Una cosa es amar la honra o estimación humana por sí misma y parando en ella, y esto es malo y otra cosa es cuando estas cosas se aman por algún buen fin, y esto no es malo.
Claro es que una persona que tiene mando o estado de aprovechar a otros, puede querer aquella honra y estima para tratar su oficio con mayor provecho de los otros; pues que si tienen en poco al que manda, tendrán en poco su mandamiento, aunque sea bueno.
Está escrito (Eccli., 41, 15): "Ten cuidado de la buena fama".
Es a Dios a quien tenemos que dar gloria, como la solemos dar viendo una rosa, o un árbol con fruto y frescura. Esto es lo que manda el santo Evangelio (Mí., 5, 13), que luzca nuestra luz delante de los hombres, de manera que, viendo nuestras buenas obras, den gloria al celestial Padre, del cual procede todo lo bueno. Y este intento de la honra de Dios y de aprovechar a los prójimos movió a San Pablo (2 Cor., 4) a contar de sí mismo grandes y secretas mercedes que nuestro Señor le había hecho.
Es muy difícil no pegarse al corazón la honra que de fuera nos dan, así es cosa dificultosa y que muy pocos la alcanzan. Porque, como San Crisóstomo dice:
«Andar entre honras y no pegarse al corazón del honrado, es como andar entre hermosas mujeres sin alguna vez mirarlas con ojos no castos.»

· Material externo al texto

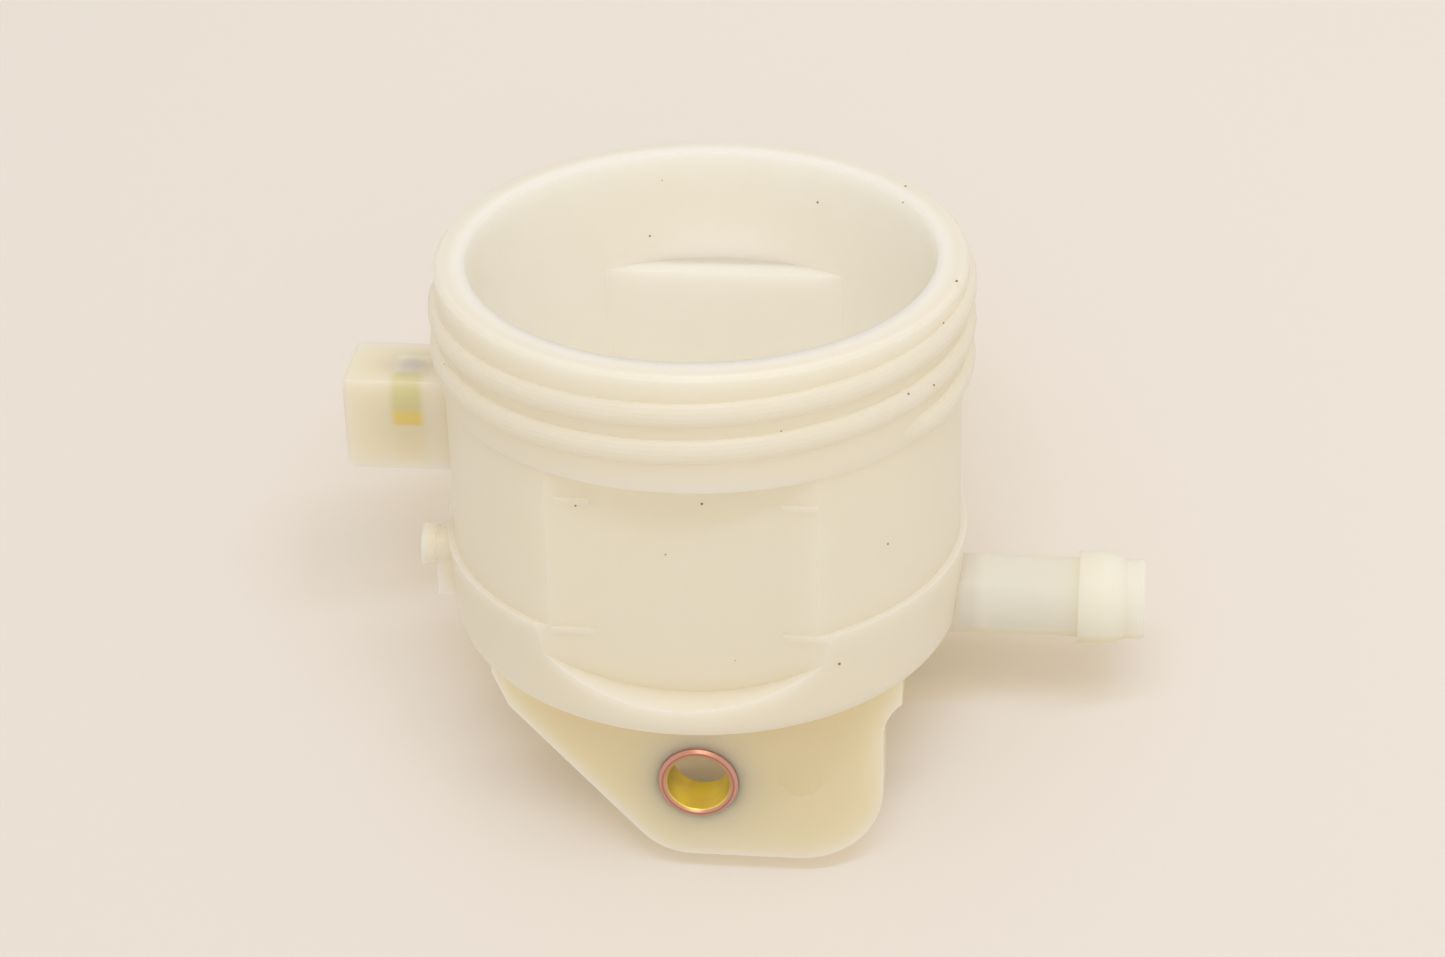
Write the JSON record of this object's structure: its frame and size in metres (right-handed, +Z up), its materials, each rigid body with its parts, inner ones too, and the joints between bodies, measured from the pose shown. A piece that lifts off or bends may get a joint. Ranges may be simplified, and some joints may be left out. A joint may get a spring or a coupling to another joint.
{
  "type": "reservoir tank",
  "caption": "Open translucent resin fluid reservoir with a threaded filler neck, a side hose nipple and a bracket plate with a plated steel collar.",
  "frame": {"origin": "centre of the bracket collar's bore, on the collar's seating face at the back of the plate", "axes": "+Z up along the filler neck, +X along the hose nipple, -Y to the front, out of the collar's bore"},
  "size_m": [0.0915, 0.0603, 0.0712],
  "materials": {
    "resin": "translucent cream moulded resin, slightly glossy",
    "collar_steel": "zinc-plated steel with a yellow and pink iridescent film",
    "insert_metal": "plated metal with a yellow and green film"
  },
  "bodies": {
    "root": {"tank_body": "resin", "bracket_collar": "collar_steel", "side_insert": "insert_metal"}
  },
  "joints": []
}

Se requiere mayor virtud para tener mando que para obedecer. Cosa es de grandísimo espanto, que pudiendo un hombre andar seguramente por tierra llana, escoja los peligros de andar por la mar; y no con bonanza, sino con tempestades continuas. Porque, según San Gregorio dice: «¿Qué otra cosa es el poderío de la alteza sino tempestad del ánima?» Y tras estos trabajos y peligros que en lugar alto hay, sucede aquélla terrible amenaza dicha por Dios, aunque de pocos oída y sentida, (Sab., 6): Juicio durísimo será hecho en los que tienen mando.